In Europe, too, some lawmakers are starting to point out the upside in legally acknowledging migrants. Last year, the European Parliament proposed the creation of a humanitarian visa that would allow people to legally travel to Europe to request asylum, instead of crowding into flimsy vessels. Their rationale was not only to help migrants, but to better vet who comes in and reduce migrant-related expenses, such as costly sea rescues.
The European Commission, however, decided not to take up the issue—at least for now.
Paving the road
It may seem like an international arrangement to collectively address the refugee issue like the Nansen passport is a long shot. But refugee advocates should continue lobbying for it. It took years, but a campaign pushing a similarly utopian cause, the ban of landmines, spurred the creation of an international convention to solve the problem. (It also won a Nobel Peace Prize in the process.)

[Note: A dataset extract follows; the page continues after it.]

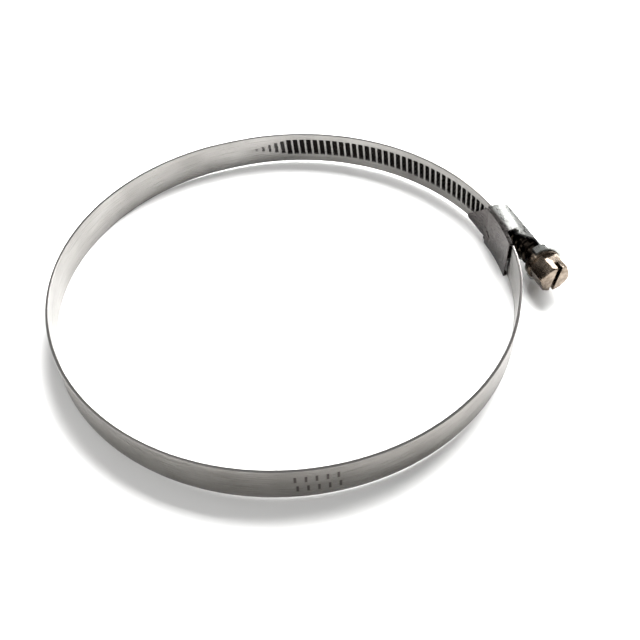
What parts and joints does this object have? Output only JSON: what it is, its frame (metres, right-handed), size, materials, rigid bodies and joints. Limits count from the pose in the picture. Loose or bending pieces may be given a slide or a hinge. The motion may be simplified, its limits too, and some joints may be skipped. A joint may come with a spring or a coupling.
{
  "type": "worm-drive hose clamp",
  "caption": "Worm-drive hose clamp: a steel strap with a pressed thread closes round a hose when the hexagon-headed, slotted screw in its domed housing is turned.",
  "frame": {"origin": "centre of the hose bore, halfway up the strap", "axes": "+Z along the hose axis, with the screw 0.3 mm above the middle; the housing is on the +X side, outside the strap; the screw lies along Y with its head towards -Y"},
  "size_m": [0.1214, 0.1112, 0.0106],
  "materials": {
    "strap_steel": "smooth rolled stainless steel",
    "housing_steel": "smooth pressed stainless steel",
    "screw_zinc": "zinc-plated steel with a faint yellow tint"
  },
  "bodies": {
    "housing_body": {"housing": "housing_steel", "strap_fixed_end": "strap_steel"},
    "screw_body": {"worm_screw": "screw_zinc"},
    "threaded_end_body": {"strap_threaded_end": "strap_steel"},
    "stretch_01_body": {"strap_stretch_01": "strap_steel"},
    "stretch_02_body": {"strap_stretch_02": "strap_steel"},
    "stretch_03_body": {"strap_stretch_03": "strap_steel"},
    "stretch_04_body": {"strap_stretch_04": "strap_steel"},
    "stretch_05_body": {"strap_stretch_05": "strap_steel"},
    "stretch_06_body": {"strap_stretch_06": "strap_steel"},
    "stretch_07_body": {"strap_stretch_07": "strap_steel"},
    "stretch_08_body": {"strap_stretch_08": "strap_steel"},
    "stretch_09_body": {"strap_stretch_09": "strap_steel"},
    "stretch_10_body": {"strap_stretch_10": "strap_steel"}
  },
  "joints": [
    {"name": "screw_turn", "type": "hinge", "parent": "housing_body", "child": "screw_body", "pos_m": [0.06085, -0.007, 0.0003], "axis": [0, 1, 0], "range_deg": [0, 11814.08]},
    {"name": "strap_draw", "type": "hinge", "parent": "housing_body", "child": "threaded_end_body", "pos_m": [0.002, 0, 0], "axis": [0, 0, -1], "range_deg": [0, 65.63]},
    {"name": "flex_01", "type": "hinge", "parent": "threaded_end_body", "child": "stretch_01_body", "pos_m": [0.01986, 0.05186, 0], "axis": [0, 0, 1], "range_deg": [0, 8.51]},
    {"name": "flex_02", "type": "hinge", "parent": "stretch_01_body", "child": "stretch_02_body", "pos_m": [-0.00657, 0.05461, 0], "axis": [0, 0, 1], "range_deg": [0, 11.25]},
    {"name": "flex_03", "type": "hinge", "parent": "stretch_02_body", "child": "stretch_03_body", "pos_m": [-0.03128, 0.04524, 0], "axis": [0, 0, 1], "range_deg": [0, 6.1]},
    {"name": "flex_04", "type": "hinge", "parent": "stretch_03_body", "child": "stretch_04_body", "pos_m": [-0.04877, 0.02542, 0], "axis": [0, 0, 1], "range_deg": [0, 3.09]},
    {"name": "flex_05", "type": "hinge", "parent": "stretch_04_body", "child": "stretch_05_body", "pos_m": [-0.055, -0.00027, 0], "axis": [0, 0, 1], "range_deg": [0, 3.42]},
    {"name": "flex_06", "type": "hinge", "parent": "stretch_05_body", "child": "stretch_06_body", "pos_m": [-0.04852, -0.02589, 0], "axis": [0, 0, 1], "range_deg": [0, 5.95]},
    {"name": "flex_07", "type": "hinge", "parent": "stretch_06_body", "child": "stretch_07_body", "pos_m": [-0.03084, -0.04554, 0], "axis": [0, 0, 1], "range_deg": [0, 8.31]},
    {"name": "flex_08", "type": "hinge", "parent": "stretch_07_body", "child": "stretch_08_body", "pos_m": [-0.00603, -0.05467, 0], "axis": [0, 0, 1], "range_deg": [0, 8.41]},
    {"name": "flex_09", "type": "hinge", "parent": "stretch_08_body", "child": "stretch_09_body", "pos_m": [0.02017, -0.05117, 0], "axis": [0, 0, 1], "range_deg": [0, 6.37]},
    {"name": "flex_10", "type": "hinge", "parent": "stretch_09_body", "child": "stretch_10_body", "pos_m": [0.04171, -0.03585, 0], "axis": [0, 0, 1], "range_deg": [0, 4.26]}
  ],
  "couplings": [
    {"joint": "screw_turn", "follows": "strap_draw", "ratio": 180},
    {"joint": "flex_01", "follows": "strap_draw", "ratio": 0.12963},
    {"joint": "flex_02", "follows": "strap_draw", "ratio": 0.17133},
    {"joint": "flex_03", "follows": "strap_draw", "ratio": 0.092837},
    {"joint": "flex_04", "follows": "strap_draw", "ratio": 0.047034},
    {"joint": "flex_05", "follows": "strap_draw", "ratio": 0.052126},
    {"joint": "flex_06", "follows": "strap_draw", "ratio": 0.090688},
    {"joint": "flex_07", "follows": "strap_draw", "ratio": 0.12653},
    {"joint": "flex_08", "follows": "strap_draw", "ratio": 0.12805},
    {"joint": "flex_09", "follows": "strap_draw", "ratio": 0.096954},
    {"joint": "flex_10", "follows": "strap_draw", "ratio": 0.064821}
  ]
}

A group of academics and experts has launched a similar effort to promote an international system that protects refugees and other migrants. Last year, they published the Model International Mobility Convention, an international treaty prototype that lays out how the world could manage all types of human movement.

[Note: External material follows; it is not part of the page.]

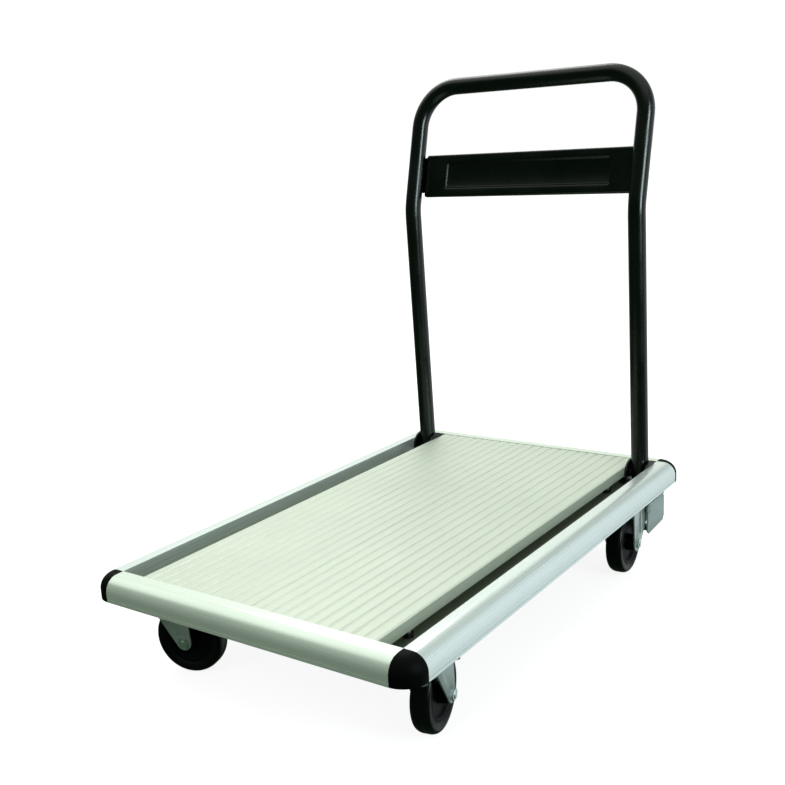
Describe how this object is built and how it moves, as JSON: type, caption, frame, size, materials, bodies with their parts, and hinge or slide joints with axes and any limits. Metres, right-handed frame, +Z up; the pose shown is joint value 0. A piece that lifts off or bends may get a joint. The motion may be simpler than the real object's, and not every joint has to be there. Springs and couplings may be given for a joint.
{
  "type": "flatbed platform truck",
  "caption": "Flatbed hand truck: ribbed aluminium deck in rounded rails, folding bent-tube push handle with a cross panel, swivel casters, foot brakes at the handle end.",
  "frame": {"origin": "on the ground below the middle of the platform", "axes": "+Z up, +Y along the platform towards the handle end, +X to the right when looking along +Y"},
  "size_m": [0.52, 0.82, 0.7978],
  "materials": {
    "aluminium_rail": "satin anodised extrusion",
    "aluminium_deck": "satin anodised extrusion, ribbed along its length",
    "aluminium_strip": "mill finish",
    "cap_plastic": "moulded, slightly glossy",
    "black_paint": "gloss black powder coat on steel",
    "zinc": "bright zinc plate on pressed steel",
    "bare_steel": "plain steel",
    "hub_plastic": "moulded black core",
    "tyre_rubber": "solid black rubber tread",
    "black_oxide": "blackened steel",
    "insert_plastic": "moulded"
  },
  "bodies": {
    "platform": {"front_rail": "aluminium_rail", "rear_rail": "aluminium_rail", "side_rail_left": "aluminium_rail", "side_rail_right": "aluminium_rail", "corner_cap_front_left": "cap_plastic", "corner_cap_front_right": "cap_plastic", "corner_cap_rear_left": "cap_plastic", "corner_cap_rear_right": "cap_plastic", "deck_plank_left": "aluminium_deck", "deck_plank_right": "aluminium_deck", "channel_floor_left": "aluminium_strip", "channel_floor_right": "aluminium_strip", "cross_member_front": "bare_steel", "cross_member_mid_front": "bare_steel", "cross_member_mid_rear": "bare_steel", "cross_member_rear": "bare_steel", "lock_springs": "bare_steel", "kingpins": "bare_steel", "swivel_balls": "bare_steel", "cap_screws": "zinc", "deck_screws": "zinc", "pivot_pin_left": "zinc", "pivot_pin_right": "zinc", "caster_bolts": "zinc", "caster_nuts": "black_oxide", "pivot_bracket_left": "black_paint", "pivot_bracket_right": "black_paint", "caster_plate_fl": "zinc", "caster_plate_fr": "zinc", "caster_plate_rl": "zinc", "caster_plate_rr": "zinc"},
    "handle": {"handle_tube": "black_paint", "handle_panel": "black_paint", "panel_rivets": "zinc", "leg_insert_left": "insert_plastic", "leg_insert_right": "insert_plastic", "pivot_bush_left": "insert_plastic", "pivot_bush_right": "insert_plastic"},
    "handle_lock": {"lock_rod": "zinc", "release_pull": "black_paint"},
    "swivel_fl": {"fork_fl": "zinc", "axle_fl": "zinc"},
    "wheel_fl": {"wheel_core_fl": "hub_plastic", "tyre_fl": "tyre_rubber"},
    "swivel_fr": {"fork_fr": "zinc", "axle_fr": "zinc"},
    "wheel_fr": {"wheel_core_fr": "hub_plastic", "tyre_fr": "tyre_rubber"},
    "swivel_rl": {"fork_rl": "zinc", "axle_rl": "zinc", "brake_pin_rl": "zinc"},
    "wheel_rl": {"wheel_core_rl": "hub_plastic", "tyre_rl": "tyre_rubber"},
    "brake_rl": {"brake_pedal_rl": "zinc"},
    "swivel_rr": {"fork_rr": "zinc", "axle_rr": "zinc", "brake_pin_rr": "zinc"},
    "wheel_rr": {"wheel_core_rr": "hub_plastic", "tyre_rr": "tyre_rubber"},
    "brake_rr": {"brake_pedal_rr": "zinc"}
  },
  "joints": [
    {"name": "handle_fold", "type": "hinge", "parent": "platform", "child": "handle", "pos_m": [0, 0.3505, 0.1375], "axis": [1, 0, 0], "range_deg": [0, 88]},
    {"name": "lock_slide", "type": "slide", "parent": "platform", "child": "handle_lock", "axis": [0, -1, 0], "range_m": [0, 0.008], "stiffness_N_per_m": 150, "springref_m": 0.012, "deforming": ["lock_springs"]},
    {"name": "swivel_fl_turn", "type": "hinge", "parent": "platform", "child": "swivel_fl", "pos_m": [-0.2144, -0.337, 0.11], "axis": [0, 0, 1], "continuous": true},
    {"name": "wheel_fl_spin", "type": "hinge", "parent": "swivel_fl", "child": "wheel_fl", "pos_m": [-0.16622, -0.32364, 0.05], "axis": [0.2672, -0.9636, 0], "continuous": true},
    {"name": "swivel_fr_turn", "type": "hinge", "parent": "platform", "child": "swivel_fr", "pos_m": [0.2144, -0.337, 0.11], "axis": [0, 0, 1], "continuous": true},
    {"name": "wheel_fr_spin", "type": "hinge", "parent": "swivel_fr", "child": "wheel_fr", "pos_m": [0.20443, -0.288, 0.05], "axis": [0.9799, 0.1994, 0], "continuous": true},
    {"name": "swivel_rl_turn", "type": "hinge", "parent": "platform", "child": "swivel_rl", "pos_m": [-0.2144, 0.311, 0.11], "axis": [0, 0, 1], "continuous": true},
    {"name": "wheel_rl_spin", "type": "hinge", "parent": "swivel_rl", "child": "wheel_rl", "pos_m": [-0.20917, 0.26127, 0.05], "axis": [-0.9945, -0.1045, 0], "continuous": true},
    {"name": "brake_rl_press", "type": "hinge", "parent": "swivel_rl", "child": "brake_rl", "pos_m": [-0.21419, 0.30901, 0.088], "axis": [-0.9945, -0.1045, 0], "range_deg": [0, 4.5]},
    {"name": "swivel_rr_turn", "type": "hinge", "parent": "platform", "child": "swivel_rr", "pos_m": [0.2144, 0.311, 0.11], "axis": [0, 0, 1], "continuous": true},
    {"name": "wheel_rr_spin", "type": "hinge", "parent": "swivel_rr", "child": "wheel_rr", "pos_m": [0.21702, 0.26107, 0.05], "axis": [-0.9986, -0.0523, 0], "continuous": true},
    {"name": "brake_rr_press", "type": "hinge", "parent": "swivel_rr", "child": "brake_rr", "pos_m": [0.21451, 0.309, 0.088], "axis": [-0.9986, -0.0523, 0], "range_deg": [0, 4.5]}
  ]
}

Signatories would agree to certain basic rights they would be obligated to grant under the agreement. Refugees and forced migrants would get the most, including the right to live and work in the receiving country. Visitors would get the least.
Countries would still make the final decision of whether to admit someone or not. But there would be a mechanism under which those that choose not to take in refugees, say, the US, would have to write a check to help those that do, like Colombia, for example.
Michael Doyle, a University of Columbia professor who helped write it, calls it “realistic utopia.” “It takes the world somewhat as it is,” he said. “This is not a treaty for open borders.”
He’s not expecting world leaders to rush in to sign it—so far only Ecuador has shown interest. He estimates it will take a decade or more for voters to get the nativist impulses that contributed to Brexit and the election of anti-immigration leaders like Viktor Orbán in Hungary or Trump in the US out of their system.